Digitalisation & dématérialisation : les nouveaux défis organisationnels des entreprises
Youssef Zerrari, Responsable SU Stratégie Marketing, Qualité et Innovation chez Société Générale Maroc.
État des lieux de l’adoption du digital dans nos entreprises. Quel est son poids ? Quel est le retour d’expérience de nos dirigeants en entreprise? Est-on assez mûr pour la transformation digitale au sein des entreprises marocaines ?

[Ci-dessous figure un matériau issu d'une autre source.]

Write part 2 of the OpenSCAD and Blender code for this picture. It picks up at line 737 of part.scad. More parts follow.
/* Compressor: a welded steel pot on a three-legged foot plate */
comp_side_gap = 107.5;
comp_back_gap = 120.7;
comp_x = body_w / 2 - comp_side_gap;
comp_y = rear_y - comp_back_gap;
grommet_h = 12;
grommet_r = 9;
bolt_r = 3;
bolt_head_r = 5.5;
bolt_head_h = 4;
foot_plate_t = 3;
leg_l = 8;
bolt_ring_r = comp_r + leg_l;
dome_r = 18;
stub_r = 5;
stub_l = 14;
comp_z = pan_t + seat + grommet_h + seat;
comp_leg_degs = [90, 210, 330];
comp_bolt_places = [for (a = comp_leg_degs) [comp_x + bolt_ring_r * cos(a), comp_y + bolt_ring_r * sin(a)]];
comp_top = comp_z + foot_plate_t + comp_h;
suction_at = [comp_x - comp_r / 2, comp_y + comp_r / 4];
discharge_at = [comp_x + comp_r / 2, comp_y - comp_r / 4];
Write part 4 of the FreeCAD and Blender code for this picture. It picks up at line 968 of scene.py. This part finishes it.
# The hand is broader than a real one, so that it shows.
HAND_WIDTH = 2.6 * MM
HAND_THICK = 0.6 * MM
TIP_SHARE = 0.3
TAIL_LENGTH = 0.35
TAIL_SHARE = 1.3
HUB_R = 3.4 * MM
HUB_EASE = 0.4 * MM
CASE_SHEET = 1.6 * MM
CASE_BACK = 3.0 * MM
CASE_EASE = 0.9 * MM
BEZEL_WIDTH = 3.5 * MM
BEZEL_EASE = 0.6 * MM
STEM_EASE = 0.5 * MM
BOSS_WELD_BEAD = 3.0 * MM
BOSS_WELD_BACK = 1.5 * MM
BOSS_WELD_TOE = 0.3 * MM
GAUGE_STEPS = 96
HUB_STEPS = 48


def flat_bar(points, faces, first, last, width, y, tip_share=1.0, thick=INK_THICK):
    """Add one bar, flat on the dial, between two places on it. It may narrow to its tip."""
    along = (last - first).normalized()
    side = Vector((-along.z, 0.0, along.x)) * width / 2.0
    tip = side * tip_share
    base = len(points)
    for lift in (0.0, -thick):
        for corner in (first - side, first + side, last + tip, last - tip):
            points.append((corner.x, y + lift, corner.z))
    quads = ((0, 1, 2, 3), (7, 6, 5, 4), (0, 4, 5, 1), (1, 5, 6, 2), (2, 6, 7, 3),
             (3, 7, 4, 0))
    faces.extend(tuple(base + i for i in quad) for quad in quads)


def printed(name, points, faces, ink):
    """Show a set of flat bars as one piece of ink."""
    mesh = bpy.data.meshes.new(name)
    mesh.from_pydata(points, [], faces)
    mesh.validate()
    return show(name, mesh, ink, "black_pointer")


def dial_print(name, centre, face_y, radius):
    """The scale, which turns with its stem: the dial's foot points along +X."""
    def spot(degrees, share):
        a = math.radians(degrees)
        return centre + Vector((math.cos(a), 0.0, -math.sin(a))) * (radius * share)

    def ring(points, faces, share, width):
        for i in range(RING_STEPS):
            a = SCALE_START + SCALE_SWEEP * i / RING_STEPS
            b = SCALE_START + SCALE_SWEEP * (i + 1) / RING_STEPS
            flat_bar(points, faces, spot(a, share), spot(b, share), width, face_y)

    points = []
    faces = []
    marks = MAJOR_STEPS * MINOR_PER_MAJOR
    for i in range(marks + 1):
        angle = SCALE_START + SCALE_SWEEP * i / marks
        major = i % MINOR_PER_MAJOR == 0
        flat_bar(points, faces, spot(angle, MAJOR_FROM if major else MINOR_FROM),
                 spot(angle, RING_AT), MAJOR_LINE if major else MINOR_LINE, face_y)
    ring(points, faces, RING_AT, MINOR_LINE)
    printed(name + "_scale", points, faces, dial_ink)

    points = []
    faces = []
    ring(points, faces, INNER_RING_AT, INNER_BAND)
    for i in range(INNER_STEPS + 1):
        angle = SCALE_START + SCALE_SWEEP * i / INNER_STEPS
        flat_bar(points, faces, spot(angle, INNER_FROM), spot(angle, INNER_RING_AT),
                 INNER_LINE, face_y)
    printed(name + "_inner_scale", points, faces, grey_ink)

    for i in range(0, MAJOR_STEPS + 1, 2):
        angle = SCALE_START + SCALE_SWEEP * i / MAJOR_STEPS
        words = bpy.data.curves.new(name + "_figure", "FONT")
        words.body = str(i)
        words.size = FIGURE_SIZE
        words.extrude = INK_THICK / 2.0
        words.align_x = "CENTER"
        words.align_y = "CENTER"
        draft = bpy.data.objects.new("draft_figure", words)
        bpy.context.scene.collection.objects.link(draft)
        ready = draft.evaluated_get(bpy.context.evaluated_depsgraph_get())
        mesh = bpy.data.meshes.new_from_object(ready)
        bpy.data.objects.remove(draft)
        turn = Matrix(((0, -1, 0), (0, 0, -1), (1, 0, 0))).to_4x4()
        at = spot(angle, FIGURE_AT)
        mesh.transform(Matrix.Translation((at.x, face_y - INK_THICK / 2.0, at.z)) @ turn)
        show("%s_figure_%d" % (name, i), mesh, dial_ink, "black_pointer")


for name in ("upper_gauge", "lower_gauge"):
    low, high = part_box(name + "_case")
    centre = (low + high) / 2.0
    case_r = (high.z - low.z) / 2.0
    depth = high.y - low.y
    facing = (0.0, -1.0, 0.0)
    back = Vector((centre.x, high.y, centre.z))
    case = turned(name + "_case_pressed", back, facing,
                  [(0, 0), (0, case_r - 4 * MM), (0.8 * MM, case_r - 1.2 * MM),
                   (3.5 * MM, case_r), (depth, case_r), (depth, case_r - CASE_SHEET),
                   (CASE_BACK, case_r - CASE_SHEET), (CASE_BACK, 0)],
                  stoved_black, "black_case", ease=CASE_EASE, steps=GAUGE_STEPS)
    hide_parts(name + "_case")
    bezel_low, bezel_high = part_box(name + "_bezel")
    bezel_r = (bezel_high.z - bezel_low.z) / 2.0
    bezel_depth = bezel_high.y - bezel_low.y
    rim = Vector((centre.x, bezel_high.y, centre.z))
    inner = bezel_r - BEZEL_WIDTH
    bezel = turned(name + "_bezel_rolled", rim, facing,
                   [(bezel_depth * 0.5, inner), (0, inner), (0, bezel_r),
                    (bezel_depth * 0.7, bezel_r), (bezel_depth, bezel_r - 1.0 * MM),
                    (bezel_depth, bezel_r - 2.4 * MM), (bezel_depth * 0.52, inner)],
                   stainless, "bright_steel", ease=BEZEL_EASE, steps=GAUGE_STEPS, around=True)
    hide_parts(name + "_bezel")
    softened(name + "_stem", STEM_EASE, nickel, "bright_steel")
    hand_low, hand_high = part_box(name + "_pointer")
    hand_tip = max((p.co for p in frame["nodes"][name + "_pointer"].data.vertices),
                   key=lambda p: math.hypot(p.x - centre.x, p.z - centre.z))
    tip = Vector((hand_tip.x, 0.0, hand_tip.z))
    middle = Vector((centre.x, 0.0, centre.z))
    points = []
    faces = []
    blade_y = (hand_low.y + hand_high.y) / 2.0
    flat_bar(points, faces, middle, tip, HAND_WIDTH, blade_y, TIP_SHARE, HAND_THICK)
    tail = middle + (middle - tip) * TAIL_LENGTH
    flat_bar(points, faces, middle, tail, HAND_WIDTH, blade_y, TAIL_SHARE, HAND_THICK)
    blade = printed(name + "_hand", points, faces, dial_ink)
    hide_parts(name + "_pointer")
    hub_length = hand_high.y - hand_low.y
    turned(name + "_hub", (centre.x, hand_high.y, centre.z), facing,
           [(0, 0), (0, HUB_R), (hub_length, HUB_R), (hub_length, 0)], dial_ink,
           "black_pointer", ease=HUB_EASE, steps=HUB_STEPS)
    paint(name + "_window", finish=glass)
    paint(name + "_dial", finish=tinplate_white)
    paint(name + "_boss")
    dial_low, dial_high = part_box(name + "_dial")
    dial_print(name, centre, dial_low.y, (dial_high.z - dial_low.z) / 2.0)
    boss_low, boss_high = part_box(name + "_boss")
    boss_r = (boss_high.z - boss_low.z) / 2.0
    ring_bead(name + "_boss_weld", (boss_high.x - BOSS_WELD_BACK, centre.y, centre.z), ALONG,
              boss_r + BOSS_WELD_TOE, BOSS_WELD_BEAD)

Si la peur d’être remplacé par une IA ou un robot nourrit des appréhensions pour les nouvelles technologies au sein des entreprises, plusieurs dirigeants réunis dans le cadre du Cercle des Éco rassurent. «Parfois on parle de robotique et on a une vision très futuriste, avec des petits robots qui se baladent. Non, tout le monde ne va pas être à la rue. Avec la transformation digitale, il y a certes des métiers qui vont disparaître, mais d’autres métiers sont en train de naître et d’autres se transforment», réagit Youssef Zerrari, responsable SU Stratégie, marketing, Qualité et Innovation chez Société Générale Maroc. En effet, il est courant d’entendre que «ceux qui ne sauront pas coder seront les analphabètes de demain». Eh bien, cela est avéré, dans la mesure où il faudra bien des ressources humaines pour développer les programmes. Il va donc falloir nous ouvrir à la transformation de nos métiers et nous adapter en ces temps de transition.

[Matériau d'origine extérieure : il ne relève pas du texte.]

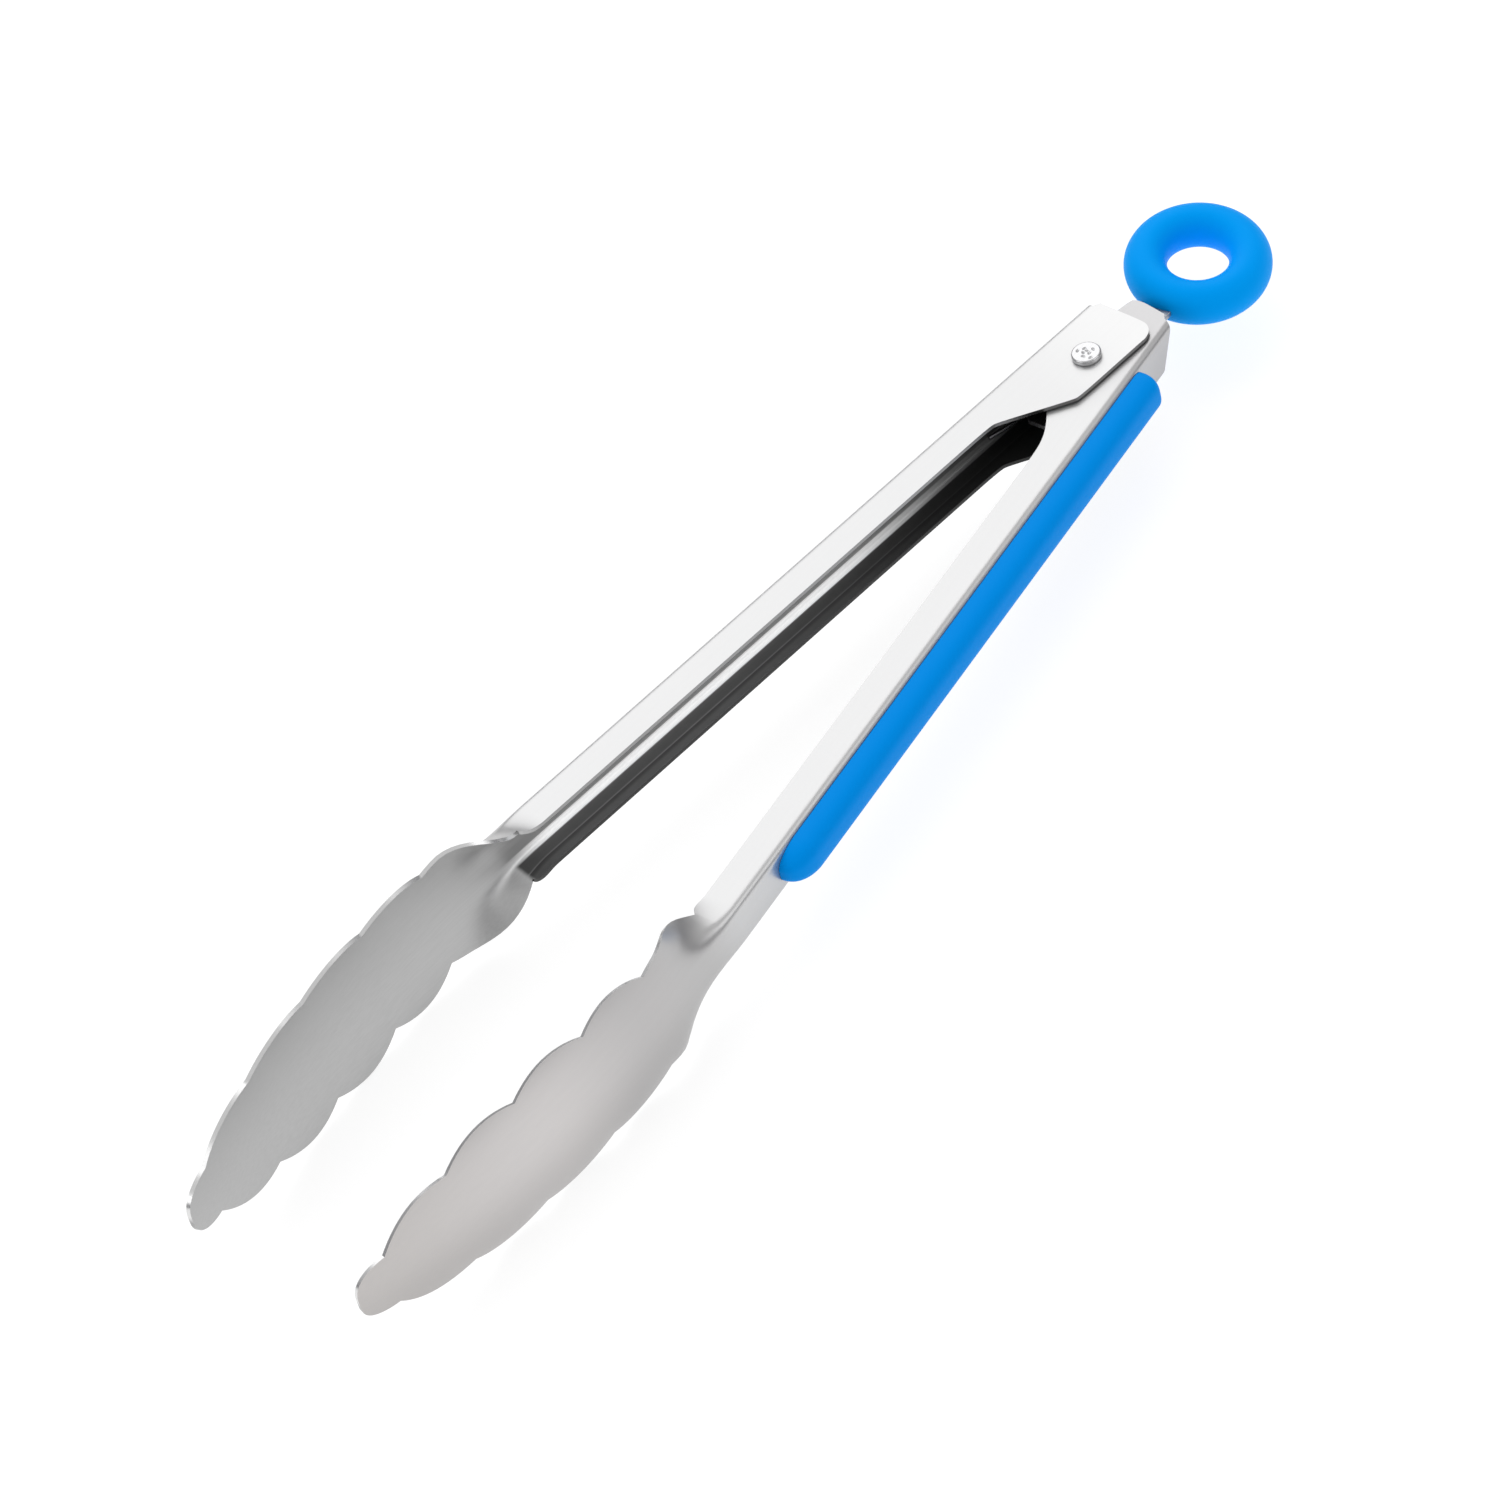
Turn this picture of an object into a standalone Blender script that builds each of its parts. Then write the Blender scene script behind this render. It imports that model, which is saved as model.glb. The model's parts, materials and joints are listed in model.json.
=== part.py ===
"""Spring-loaded kitchen tongs, about 300 mm long, modelled lying on their side.

Frame: metres, +X from the tips towards the pull ring, +Y towards the outer arm, +Z along the
pivot rivet. The origin is under the middle of the tongs, on the surface that they lie on.

Each arm is one stamped sheet. Its blank is described by s, the length along the arm from the
pivot, and t, the width across the sheet from the arm's centre line. The same two folds make a
channel for the handle, and open out into a shallow spoon with a scalloped rim at the tip.
"""
import math

import bmesh
import bpy
import numpy as np
from mathutils import Matrix, Vector

MM = 0.001

# Overall layout
HALF_OPENING = math.radians(6.3)
PIVOT = Vector((99.4, 0.2, 15.31)) * MM
CLEARANCE = 0.3 * MM

# Sheet arms
SHEET = 0.8 * MM
WEB_DISTANCE = 10.25 * MM         # pivot axis to the outer face of the web
FLANGE_DEPTH = 7.3 * MM
FOLD_RADIUS = 1.2 * MM           # at the middle of the sheet
OUTER_HALF_WIDTH = 5.86 * MM     # half the outer arm's channel, outside
INNER_HALF_WIDTH = OUTER_HALF_WIDTH - SHEET - CLEARANCE

# Ears round the pivot. Their free edge is (s, distance past the pivot axis), in millimetres
EAR_EDGE = 6.4
OUTER_EAR_EDGE = [(9.2, EAR_EDGE), (10.6, 5.8), (22.8, -2.2), (24.6, -2.95)]
INNER_EAR_EDGE = [(5.5, EAR_EDGE), (7.0, 5.8), (15.5, 0.2), (20.5, -2.1), (25.0, -2.95)]
EAR_ROOT = -4.0 * MM             # the sheet's ends are shaped beyond this station

# Neck and spoon
OPENING_START = 147.0 * MM       # where the flanges start to turn out
NECK_START = 149.5 * MM          # where their rounded ends begin
NECK_END = 170.0 * MM
CORNER_LENGTH = 3.0 * MM         # size of the flange's rounded end
CORNER_DEPTH = 1.6 * MM
CURVE_START = 158.5 * MM
CURVE_RADIUS = 250.0 * MM        # the spoon's inward curve
DISH_RADIUS = 37.0 * MM          # the spoon's hollow, across
FOLD_SPREAD = 7.0 * MM           # extra width of the fold as it fades into the spoon
SCALLOP_CUSPS = [(173.4, 12.1), (190.6, 13.2), (209.0, 13.4), (227.2, 11.5), (244.2, 6.0)]
SCALLOP_RISE = 2.3 * MM
TIP_LENGTH = 251.8 * MM
TIP_BLUNTNESS = 0.1              # share of the last lobe's width that is left at its very end

# Rivet, sleeve and spring
RIVET_RADIUS = 2.0 * MM
RIVET_HEAD_RADIUS = 2.95 * MM
RIVET_HEAD_HEIGHT = 0.9 * MM
RIVET_CROWN_RADIUS = 2.3 * MM
RIVET_HOLE_RADIUS = 2.15 * MM
SLEEVE_RADIUS = 3.0 * MM
WIRE_RADIUS = 0.45 * MM
COIL_RADIUS = 3.8 * MM
COIL_NEAR = 1.3 * MM             # height of the coil's first and last turn over the middle plane
COIL_FAR = 3.2 * MM
COIL_WHOLE_TURNS = 1
LEG_REACH = 20.0 * MM

# Lock slide and pull ring
SLIDE_THICKNESS = 1.0 * MM
SLIDE_TRAVEL = 9.0 * MM
SLIDE_HALF_WIDTH = 5.2 * MM
SLIDE_WING = 7.6 * MM
WING_FRONT = -5.0 * MM
WING_BACK = 0.0 * MM
SLIDE_FRONT = -15.5 * MM
SLIDE_SHOULDER = 12.0 * MM
NECK_HALF_WIDTH = 3.5 * MM
RING_CENTRE = 35.75 * MM
RING_RADIUS = 10.3 * MM
RING_TUBE = 4.25 * MM            # half the ring's section, radially
RING_HALF_HEIGHT = 4.45 * MM
EYE_OUTER = 12.7 * MM
EYE_INNER = 8.6 * MM

# Silicone grip on the inner arm's web
GRIP_START = -1.9 * MM
GRIP_END = 134.5 * MM
GRIP_HEIGHT = 5.0 * MM
GRIP_EDGE_MARGIN = 0.9 * MM
GRIP_NOSE = 2.4 * MM             # length of its rounded end at the hinge
GRIP_TAIL = 7.0 * MM             # length of its rounded end at the spoon


def clear_scene():
    for item in list(bpy.data.objects):
        bpy.data.objects.remove(item, do_unlink=True)


def make_material(name, colour, roughness, metallic):
    material = bpy.data.materials.new(name)
    material.use_nodes = True
    shader = material.node_tree.nodes["Principled BSDF"]
    shader.inputs["Base Color"].default_value = (*colour, 1.0)
    shader.inputs["Roughness"].default_value = roughness
    shader.inputs["Metallic"].default_value = metallic
    return material


def add_object(name, mesh, material, parent, location=(0, 0, 0), turn=0.0):
    item = bpy.data.objects.new(name, mesh)
    bpy.context.scene.collection.objects.link(item)
    item.parent = parent
    item.location = location
    item.rotation_euler = (0, 0, turn)
    mesh.materials.append(material)
    mesh.shade_smooth()
    mesh.set_sharp_from_angle(angle=math.radians(35))
    return item


def mesh_from_bmesh(name, shape):
    bmesh.ops.recalc_face_normals(shape, faces=shape.faces)
    mesh = bpy.data.meshes.new(name)
    shape.to_mesh(mesh)
    shape.free()
    return mesh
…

De plus en plus d’entreprises accompagnent et anticipent les nouvelles transformations des métiers
Exemple dans le secteur bancaire où les opérateurs commencent à créer leurs propres technologies. Pour ce faire, les ressources humaines aussi se transforment pour pouvoir accompagner ces technologies. «Chez nous, par exemple, depuis un certain moment nous avons lancé un programme de reskilling de nos collaborateurs parce qu’il y a aussi de nouveaux métiers qui se créent. Par exemple, dans le domaine de l’Agile, il y a des métiers, comme Product Owner, qui n’existaient pas dans les organisations bancaires, Scrum Master, etc.», explique Zerrari. Chez les opérateurs télécoms aussi, il y a aujourd’hui une nouvelle donne.

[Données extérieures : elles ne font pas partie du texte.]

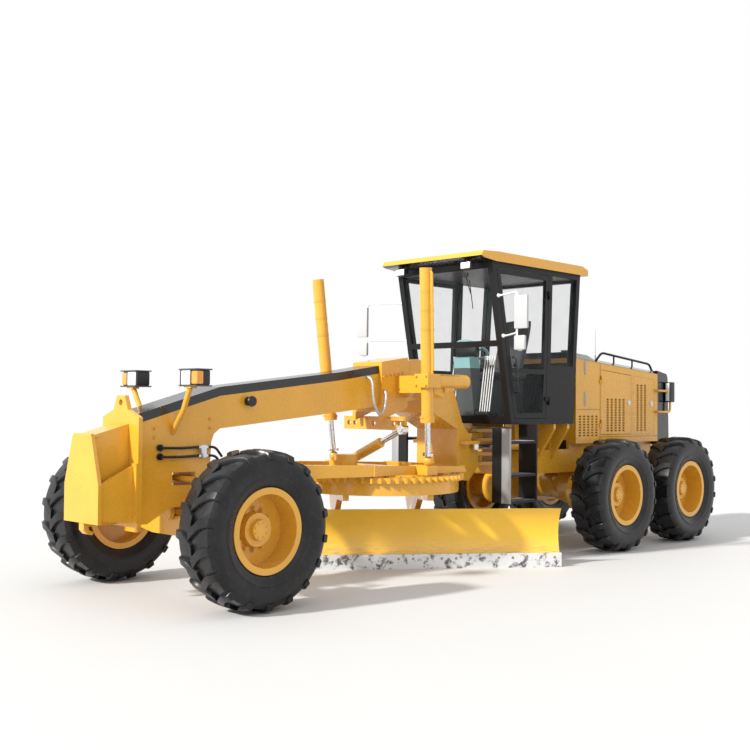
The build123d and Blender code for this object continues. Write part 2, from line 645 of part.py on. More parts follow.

«Chez un opérateur télécoms, vous aviez historiquement des ingénieurs télécoms et des informaticiens. Aujourd’hui, cette séparation n’existe plus parce que beaucoup de tâches, qui étaient initialement de la technique pure et dure, deviennent du développement informatique, du software», explique Mehdi Lahlou, directeur technique et des systèmes d’information chez Inwi, pour qui tout l’enjeu de cette transformation digitale c’est justement de ne pas oublier l’humain derrière. «Il faut penser à accompagner nos employés dans les nouvelles transformations de leurs métiers, et anticiper ces transformations». Le dirigeant trouve également exagéré « de dire que les métiers vont disparaître. On n’en est pas encore là ». Cela dit, le dirigeant souligne que les opérateurs télécoms sont conscients que l’accès au digital est un «must have». De ce fait, beaucoup d’initiatives sont faites pour réduire la fracture numérique. «De nombreuses initiatives ont été menées de longue date.
Parmi les plus récentes qui nous touchent, il y a le développement du haut débit avec l’accès au plus grand nombre à la fibre optique. Nous participons au programme développé par le régulateur portant sur le développement de la couverture 4G dans des zones qui ne sont pas couvertes et des zones blanches». N’empêche qu’il reste encore beaucoup de choses à faire.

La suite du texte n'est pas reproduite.